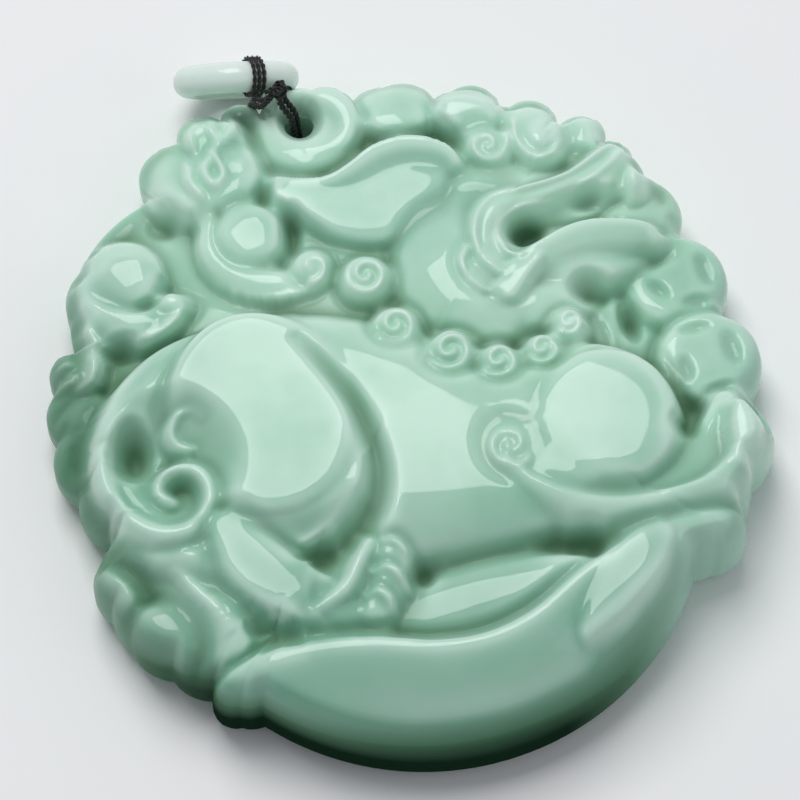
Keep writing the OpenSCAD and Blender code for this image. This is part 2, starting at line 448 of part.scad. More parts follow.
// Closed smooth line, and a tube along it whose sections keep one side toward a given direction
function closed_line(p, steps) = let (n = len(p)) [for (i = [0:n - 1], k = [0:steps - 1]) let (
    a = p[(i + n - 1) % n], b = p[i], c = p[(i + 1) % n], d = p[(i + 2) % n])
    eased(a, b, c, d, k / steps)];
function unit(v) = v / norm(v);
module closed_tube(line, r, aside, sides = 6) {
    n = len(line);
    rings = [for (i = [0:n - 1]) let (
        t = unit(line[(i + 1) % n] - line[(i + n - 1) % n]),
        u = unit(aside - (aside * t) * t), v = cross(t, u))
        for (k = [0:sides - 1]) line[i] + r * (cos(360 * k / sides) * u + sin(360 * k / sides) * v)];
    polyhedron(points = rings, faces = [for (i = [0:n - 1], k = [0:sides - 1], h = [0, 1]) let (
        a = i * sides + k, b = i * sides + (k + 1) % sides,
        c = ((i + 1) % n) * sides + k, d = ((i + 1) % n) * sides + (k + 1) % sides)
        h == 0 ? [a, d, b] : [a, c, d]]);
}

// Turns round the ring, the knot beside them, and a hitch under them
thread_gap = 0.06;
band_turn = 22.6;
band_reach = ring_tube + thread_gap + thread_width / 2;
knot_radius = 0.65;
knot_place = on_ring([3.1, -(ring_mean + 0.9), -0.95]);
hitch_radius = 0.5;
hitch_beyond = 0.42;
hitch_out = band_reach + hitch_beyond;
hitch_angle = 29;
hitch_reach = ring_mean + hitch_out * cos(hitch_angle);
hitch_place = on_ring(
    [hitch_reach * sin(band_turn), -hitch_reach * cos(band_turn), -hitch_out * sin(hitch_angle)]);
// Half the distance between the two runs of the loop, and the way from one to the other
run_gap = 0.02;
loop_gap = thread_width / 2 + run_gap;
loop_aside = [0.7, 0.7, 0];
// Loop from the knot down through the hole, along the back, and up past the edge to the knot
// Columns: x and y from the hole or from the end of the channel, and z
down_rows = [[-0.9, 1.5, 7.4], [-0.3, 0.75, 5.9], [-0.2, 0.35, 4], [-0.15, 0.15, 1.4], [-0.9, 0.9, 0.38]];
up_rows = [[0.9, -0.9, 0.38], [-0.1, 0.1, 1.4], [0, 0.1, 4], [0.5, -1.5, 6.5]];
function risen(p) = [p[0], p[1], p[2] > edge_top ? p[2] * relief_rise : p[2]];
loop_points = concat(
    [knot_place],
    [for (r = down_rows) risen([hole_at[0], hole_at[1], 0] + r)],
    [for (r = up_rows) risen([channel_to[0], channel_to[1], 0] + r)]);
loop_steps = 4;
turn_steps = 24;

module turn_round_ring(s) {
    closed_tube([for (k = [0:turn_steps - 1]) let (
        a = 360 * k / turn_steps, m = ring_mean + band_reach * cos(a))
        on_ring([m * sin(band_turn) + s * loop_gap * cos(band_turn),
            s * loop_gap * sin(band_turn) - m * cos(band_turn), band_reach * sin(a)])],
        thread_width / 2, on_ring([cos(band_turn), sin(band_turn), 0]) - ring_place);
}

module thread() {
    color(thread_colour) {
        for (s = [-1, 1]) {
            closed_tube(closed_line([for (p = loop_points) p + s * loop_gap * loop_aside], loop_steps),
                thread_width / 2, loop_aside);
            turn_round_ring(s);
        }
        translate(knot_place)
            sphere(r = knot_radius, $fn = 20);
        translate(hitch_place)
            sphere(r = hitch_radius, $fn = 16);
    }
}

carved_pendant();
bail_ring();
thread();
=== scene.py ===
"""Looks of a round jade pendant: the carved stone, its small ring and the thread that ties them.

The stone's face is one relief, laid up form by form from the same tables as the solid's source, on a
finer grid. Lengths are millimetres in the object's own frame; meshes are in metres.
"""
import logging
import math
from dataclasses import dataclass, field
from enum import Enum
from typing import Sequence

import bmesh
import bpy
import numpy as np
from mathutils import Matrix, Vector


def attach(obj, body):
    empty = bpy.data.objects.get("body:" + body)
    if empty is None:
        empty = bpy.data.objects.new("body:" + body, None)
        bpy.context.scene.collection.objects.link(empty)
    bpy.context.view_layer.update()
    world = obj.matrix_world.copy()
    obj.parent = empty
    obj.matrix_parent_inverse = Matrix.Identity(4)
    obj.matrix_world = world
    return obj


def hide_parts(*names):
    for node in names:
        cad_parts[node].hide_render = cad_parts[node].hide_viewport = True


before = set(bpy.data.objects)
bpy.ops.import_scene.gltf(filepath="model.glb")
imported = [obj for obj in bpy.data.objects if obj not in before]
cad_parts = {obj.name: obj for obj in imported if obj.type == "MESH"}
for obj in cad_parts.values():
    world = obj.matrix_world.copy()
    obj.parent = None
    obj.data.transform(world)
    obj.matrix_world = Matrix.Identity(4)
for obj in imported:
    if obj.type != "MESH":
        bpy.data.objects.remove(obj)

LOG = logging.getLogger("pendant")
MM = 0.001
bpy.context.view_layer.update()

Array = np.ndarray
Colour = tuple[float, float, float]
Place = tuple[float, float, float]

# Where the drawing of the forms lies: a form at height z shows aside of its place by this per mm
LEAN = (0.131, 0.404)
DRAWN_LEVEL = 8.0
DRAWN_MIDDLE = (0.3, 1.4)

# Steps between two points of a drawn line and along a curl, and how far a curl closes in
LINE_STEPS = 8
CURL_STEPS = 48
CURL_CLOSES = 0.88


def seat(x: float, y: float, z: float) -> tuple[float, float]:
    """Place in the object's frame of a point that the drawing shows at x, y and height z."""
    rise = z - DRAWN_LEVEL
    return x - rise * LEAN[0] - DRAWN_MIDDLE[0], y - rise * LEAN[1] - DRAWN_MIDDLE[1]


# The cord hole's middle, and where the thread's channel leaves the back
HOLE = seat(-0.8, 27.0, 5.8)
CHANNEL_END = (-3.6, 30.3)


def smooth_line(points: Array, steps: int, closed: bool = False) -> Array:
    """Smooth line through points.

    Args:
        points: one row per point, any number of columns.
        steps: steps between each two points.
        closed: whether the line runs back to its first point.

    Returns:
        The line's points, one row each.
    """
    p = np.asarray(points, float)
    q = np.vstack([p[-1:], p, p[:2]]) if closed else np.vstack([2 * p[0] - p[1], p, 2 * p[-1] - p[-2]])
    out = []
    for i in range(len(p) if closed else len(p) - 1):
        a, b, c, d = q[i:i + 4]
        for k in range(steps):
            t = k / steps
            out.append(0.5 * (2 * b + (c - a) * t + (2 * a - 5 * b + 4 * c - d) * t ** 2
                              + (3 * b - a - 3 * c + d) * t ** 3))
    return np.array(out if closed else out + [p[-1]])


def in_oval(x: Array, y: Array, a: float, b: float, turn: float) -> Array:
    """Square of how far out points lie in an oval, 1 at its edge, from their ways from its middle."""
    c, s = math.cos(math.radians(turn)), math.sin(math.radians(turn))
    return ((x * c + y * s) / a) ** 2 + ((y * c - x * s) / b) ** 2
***
## The exercise
Which lines of the material contain the string "node"? List each of them.

## Worked solution
    for node in names:
        cad_parts[node].hide_render = cad_parts[node].hide_viewport = True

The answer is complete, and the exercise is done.